You will need to remember to tip your guide and porters. As a rule of thumb, the average tip amount for your guide or guides is about 10% of your total tour cost per person. So if you paid your tour providers $1,000 then you should budget on about $100 tip. That being said, tip amount is always, always, always a personal choice. The point of a tip is to show your appreciation and it is totally up to you how much appreciation you show based on the level of service provided by the guide(s).

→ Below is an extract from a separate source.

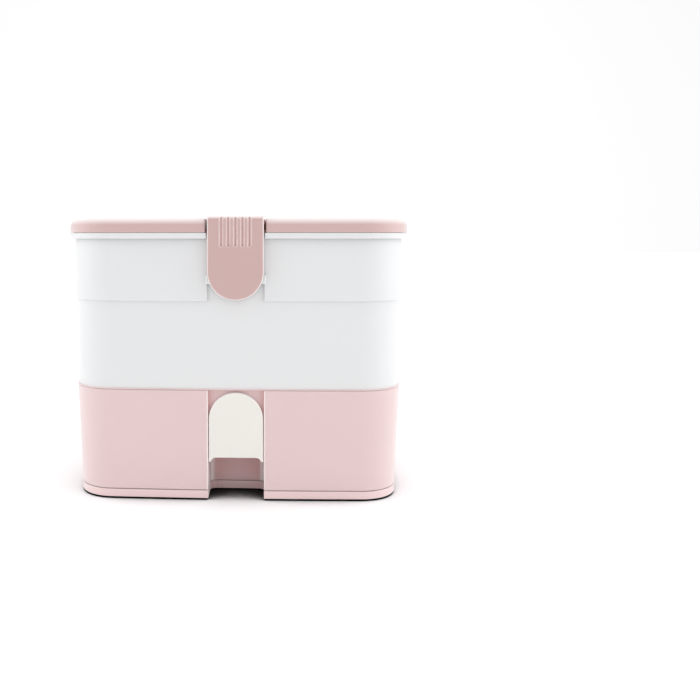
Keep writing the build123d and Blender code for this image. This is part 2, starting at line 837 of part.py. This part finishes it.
def latch_profile():
    """Side view of the front plate and the arm that runs back to the pin."""
    front = -latch_front_y
    back = -latch_back_y
    barrel_top = latch_pin_z + latch_barrel_radius
    outer = Polyline(
        (front, latch_tip_z),
        (front, latch_top_z),
        (-latch_pin_y, barrel_top),
        (-latch_pin_y, barrel_top - latch_plate),
        (back, latch_top_z - latch_plate),
        (back, latch_tip_z),
        close=True,
    )
    face = make_face(outer)
    shoulder = face.vertices().sort_by_distance((front, latch_top_z, 0))[0]
    face = fillet(shoulder, latch_shoulder)
    face += Pos(-latch_pin_y, latch_pin_z) * Circle(latch_barrel_radius)
    return Plane.YZ * face


def latch():
    """Over-centre tab with grooves for the fingers and a hook behind it."""
    half = latch_width / 2
    body = extrude(latch_profile(), amount=half, both=True)
    arch = arch_tool(half, latch_tip_z, (-latch_front_y, 0))
    body = body & fillet(arch.edges().group_by(Axis.Y)[0], latch_edge_round)
    flange_y = (-latch_back_y, -latch_back_y + latch_flange_depth)
    flange = arch_tool(half, latch_tip_z, flange_y)
    flange -= arch_tool(half - latch_flange, latch_tip_z + latch_flange, flange_y)
    beside_catch = (catch_z - hook_gap, catch_z + catch_height + hook_gap)
    flange -= block((-half, half), flange_y, beside_catch)
    body += flange & block((-half, half), flange_y, (0, latch_top_z - latch_plate))
    hook_top = catch_z - hook_gap
    wall_front_y = corner_y + wall_reach
    hook = block(
        (-hook_width / 2, hook_width / 2),
        (-latch_back_y - latch_plate / 2, -wall_front_y - hook_clearance),
        (hook_top - hook_height, hook_top),
    )
    nose = hook.edges().filter_by(Axis.X).group_by(Axis.Y)[-1]
    body += chamfer(nose.sort_by(Axis.Z)[0], hook_lead)
    groove_z = latch_top_z - groove_length
    groove_radius = (groove_width ** 2 / 4 + groove_depth ** 2) / (2 * groove_depth)
    groove_y = -latch_front_y + groove_depth - groove_radius
    groove_top_z = latch_top_z - groove_depth + groove_radius
    for index in range(groove_count):
        x = (index - (groove_count - 1) / 2) * groove_pitch
        body -= z_rod(groove_radius, x, groove_y, groove_z, groove_top_z)
        run = Pos(x, groove_y + groove_run / 2, groove_top_z) * Rot(90, 0, 0)
        body -= run * Cylinder(groove_radius, groove_run)
    body -= x_rod(latch_pin_radius + running_fit, 0, -latch_pin_y, latch_pin_z, latch_width)
    return body


# ---------------------------------------------------------------- write every node
os.makedirs("parts", exist_ok=True)
for foot_name, (foot_at_x, foot_at_y) in foot_places.items():
    save(foot(foot_at_x, foot_at_y), foot_name)
save(base_plate(), "base_plate")
save(base_screws(), "base_screws")
save(drawer_housing(), "drawer_housing")
save(deck_screws(), "deck_screws")
save(case_body(), "case_body")
save(hinge_pin(-1), "hinge_pin_left")
save(hinge_pin(1), "hinge_pin_right")
save(inner_tray(), "inner_tray")
save(drawer_bin(), "drawer_bin")
save(drawer_divider(), "drawer_divider")
save(drawer_front(), "drawer_front")
save(drawer_front_screws(), "drawer_front_screws")
save(drawer_pull(), "drawer_pull")
save(pull_screws(), "pull_screws")
save(lid_shell(), "lid_shell")
save(latch_pin(), "latch_pin")
save(carry_handle(), "carry_handle")
save(latch(), "latch")
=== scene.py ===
import math

import bpy
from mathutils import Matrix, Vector

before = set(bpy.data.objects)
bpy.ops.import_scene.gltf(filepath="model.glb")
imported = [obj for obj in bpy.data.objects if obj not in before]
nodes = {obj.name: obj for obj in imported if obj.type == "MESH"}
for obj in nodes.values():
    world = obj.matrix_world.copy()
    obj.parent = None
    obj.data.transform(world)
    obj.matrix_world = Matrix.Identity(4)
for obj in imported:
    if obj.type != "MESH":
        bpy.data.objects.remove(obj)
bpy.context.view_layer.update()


# ---------------------------------------------------------------- base plate
# The shallow pink tray that closes the case from below. It is injection moulded in the
# same fine satin plastic as the drawer tier, and four screws hold it from underneath.
# Its pink is a lighter copy of the drawer tier's pink: painted light on the base strip.
base_lit_pink = (0.77, 0.58, 0.575)
shell_roughness = 0.40


def add_node(tree, kind, **values):
    """A node of a kind, with values for its sockets by name."""
    node = tree.nodes.new("ShaderNode" + kind)
    for name, value in values.items():
        node.inputs[name.replace("_", " ")].default_value = value
    return node


def maths(tree, operation, first, second):
    """A maths node whose two inputs are numbers or other nodes' outputs."""
    node = tree.nodes.new("ShaderNodeMath")
    node.operation = operation
    for socket, value in zip(node.inputs, (first, second)):
        if isinstance(value, bpy.types.NodeSocket):
            tree.links.new(value, socket)
        else:
            socket.default_value = value
    return node.outputs["Value"]


def stretched(tree, start, scale):
    """Object coordinates stretched by a scale on each axis."""
    mapping = add_node(tree, "Mapping", Scale=scale)
    tree.links.new(start, mapping.inputs["Vector"])
    return mapping.outputs["Vector"]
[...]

Sometimes, your team will suggest a specific tip amount per person and then collectively give it to your guide and porters at the end of your trip. If the amount suggested is too much for you or perhaps you don’t feel that the guide or porters should get so much or you feel the suggested tip is too little then don’t feel embarrassed to give your tip separately. The last thing you want is to end your trip feeling as though you’ve been squeezed financially to tip for a trip that perhaps wasn’t up to your standards.

2. National Park Permit

This may or may not have been included in your payment to your tour operator but it would be a good thing to clarify before you make your first payment to them or at the very least, before you leave for your trip. Some National Park permits are incredibly expensive so assume that this will be a fairly large chunk of cash rather than winging it and paying it when you get to your destination.

3. Visa

Depending on your passport, you may or may not need a visa on arrival or before you’ve departed your home country. All this takes is a little bit of research and for planning. Some places, such as Tanzania (for those travelling to Kilimanjaro) suggest that you pay for your visa in cash. If you can, bring the exact amount you need as sometimes the small visa offices at airports don’t have change and you’ll end up paying more than you should simply because the office doesn’t have change.

4. Porter Fees

This only really applies to the mountains and treks that require you to carry most of your own gear. If you are struggling on your trip and need extra help from one or more of the porters then there will often be an extra charge per kilogram per section of the route. It is a good idea to keep set aside extra cash if this does happen. Ask your tour provider what the charge is per kilogram and how it would work if you did find yourself needing extra help.

TIP: It is always a good idea to carry a bit of extra cash with you for emergencies and carry spare cash in the local currency on the off chance that you aren’t able to exchange or draw cash.